_Requirement_
From the listing that follows, extract every line and set it down unaltered.

- - -

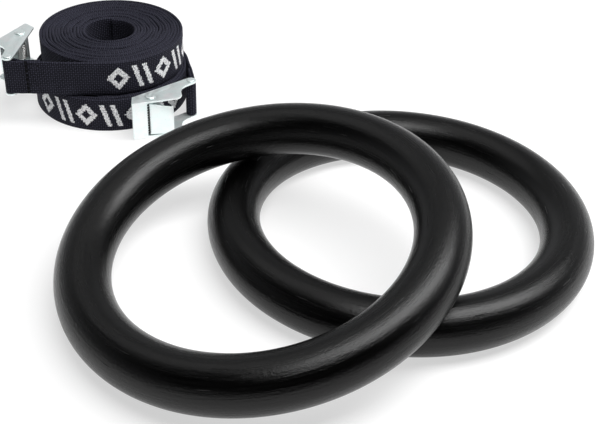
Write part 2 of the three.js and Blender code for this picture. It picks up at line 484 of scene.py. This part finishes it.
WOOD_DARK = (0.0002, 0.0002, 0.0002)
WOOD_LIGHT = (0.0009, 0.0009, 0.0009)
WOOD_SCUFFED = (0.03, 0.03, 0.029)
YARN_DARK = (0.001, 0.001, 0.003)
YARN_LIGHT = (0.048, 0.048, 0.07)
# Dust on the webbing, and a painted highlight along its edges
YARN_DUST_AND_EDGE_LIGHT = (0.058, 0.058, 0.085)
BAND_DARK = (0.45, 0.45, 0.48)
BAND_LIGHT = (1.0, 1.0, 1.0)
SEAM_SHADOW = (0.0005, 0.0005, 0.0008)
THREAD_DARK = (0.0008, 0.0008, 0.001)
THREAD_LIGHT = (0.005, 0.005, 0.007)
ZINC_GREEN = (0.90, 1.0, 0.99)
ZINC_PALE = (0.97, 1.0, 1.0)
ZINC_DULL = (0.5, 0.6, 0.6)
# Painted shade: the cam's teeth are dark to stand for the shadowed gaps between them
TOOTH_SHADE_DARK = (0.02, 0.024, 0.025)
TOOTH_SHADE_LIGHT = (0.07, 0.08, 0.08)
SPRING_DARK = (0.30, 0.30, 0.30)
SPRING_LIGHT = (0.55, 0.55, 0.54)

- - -

_In response_
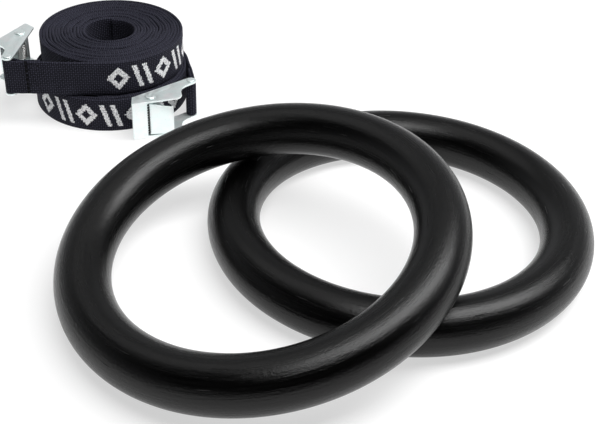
Write part 2 of the three.js and Blender code for this picture. It picks up at line 484 of scene.py. This part finishes it.
WOOD_DARK = (0.0002, 0.0002, 0.0002)
WOOD_LIGHT = (0.0009, 0.0009, 0.0009)
WOOD_SCUFFED = (0.03, 0.03, 0.029)
YARN_DARK = (0.001, 0.001, 0.003)
YARN_LIGHT = (0.048, 0.048, 0.07)
# Dust on the webbing, and a painted highlight along its edges
YARN_DUST_AND_EDGE_LIGHT = (0.058, 0.058, 0.085)
BAND_DARK = (0.45, 0.45, 0.48)
BAND_LIGHT = (1.0, 1.0, 1.0)
SEAM_SHADOW = (0.0005, 0.0005, 0.0008)
THREAD_DARK = (0.0008, 0.0008, 0.001)
THREAD_LIGHT = (0.005, 0.005, 0.007)
ZINC_GREEN = (0.90, 1.0, 0.99)
ZINC_PALE = (0.97, 1.0, 1.0)
ZINC_DULL = (0.5, 0.6, 0.6)
# Painted shade: the cam's teeth are dark to stand for the shadowed gaps between them
TOOTH_SHADE_DARK = (0.02, 0.024, 0.025)
TOOTH_SHADE_LIGHT = (0.07, 0.08, 0.08)
SPRING_DARK = (0.30, 0.30, 0.30)
SPRING_LIGHT = (0.55, 0.55, 0.54)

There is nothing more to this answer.